Età pensionabile nella UE: secondo l’ultimo rapporto OCSE (Organizzazione per la cooperazione e lo sviluppo economico) “Pensions at a glance 2011” sui sistemi pensonistici europei, la tendenza ad “allontanare” il requisito alla pensione porterà le generazioni attuali a goderne non prima dei 65 anni: 64,6 per gli uomini (+1,7 anni) e 64,4 per le donne (+2,6 anni) entro il 2050.
Sulle pensioni, l’Italia figura tra i Paesi con la migliore prospettiva di stabilizzazione della spesa.

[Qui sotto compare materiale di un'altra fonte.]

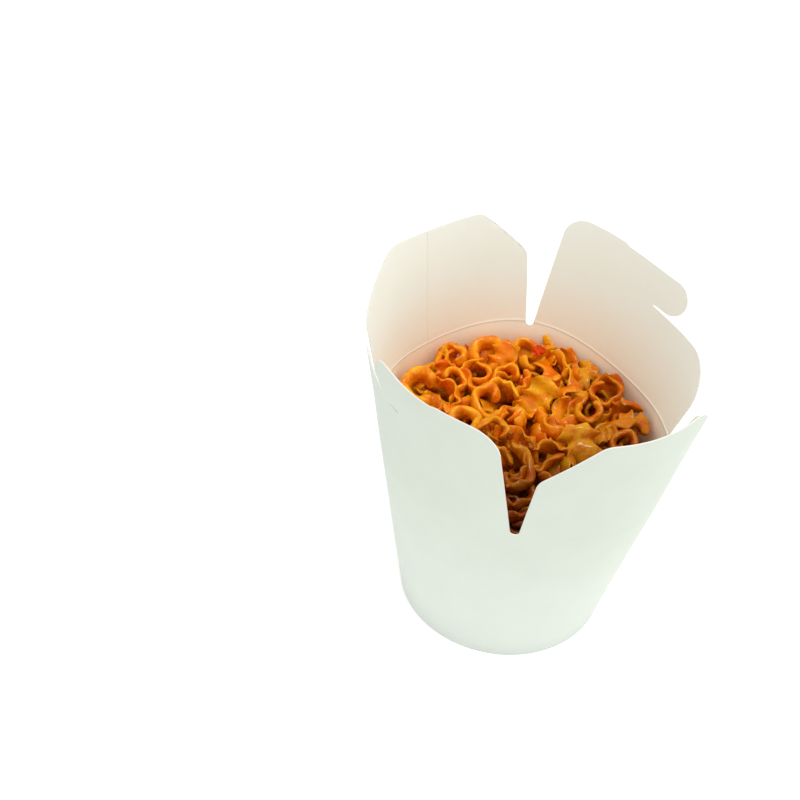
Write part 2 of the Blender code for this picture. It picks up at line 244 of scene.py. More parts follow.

Cosa vuol dire? Il punto è che con l’incremento delle aspettative di vita (2 anni per gli uomini e 1,5 per le donne) aumenta il periodo trascorso in pensione con un danno per la spesa pubblica. La necessità di contenere i costi previdenziali mantenendo accettabili i livelli dei redditi pensionistici richiede perciò di lavorare su tre fronti: vincolare l’età pensionabile alle aspettativa di vita; correggere storture eccessive del mercato del lavoro; incentivare le diverse forme di previdenza integrativa.
Attualmente, gli uomini italiani vivono da pensionati per 22,8 anni in media, le donne 27,4. Nel 2050 si passerà rispettivamente a 20,9 e 25,5 (l’attuale media Ocse è di 18,5 e 23,3 e passerà a 20,3 e 24,6 anni).
Per Maurizio Sacconi il rapporto OCSE conferma che il nostro sistema previdenziale è «uno tra i più protettivi nei confronti dei cittadini». Il rapporto tra reddito lavorativo e reddito pensionistico (tasso di sostituzione) è pari al 64,5% per i salari medi, contro una media Ocse del 57,3%, e del 75,3% per i salari bassi, contro una media Ocse del 72,1%.
In realtà però questi numeri derivano dalla previsione che aumenti significativamente (passando dal 35% al 64%) il tasso di partecipazione al lavoro dei 55-69enni, dall’attuale 35% al 64 per cento. Ma su questo fronte per ora l’Italia non se la cava bene: con solo il 30% degli uomini di 60-64enni che lavora, contro una media Ocse del 54,5%, e il 13% nella fascia 65-69, contro una media Ocse del 29,3%, il nostro Pese si colloca al terzultimo posto.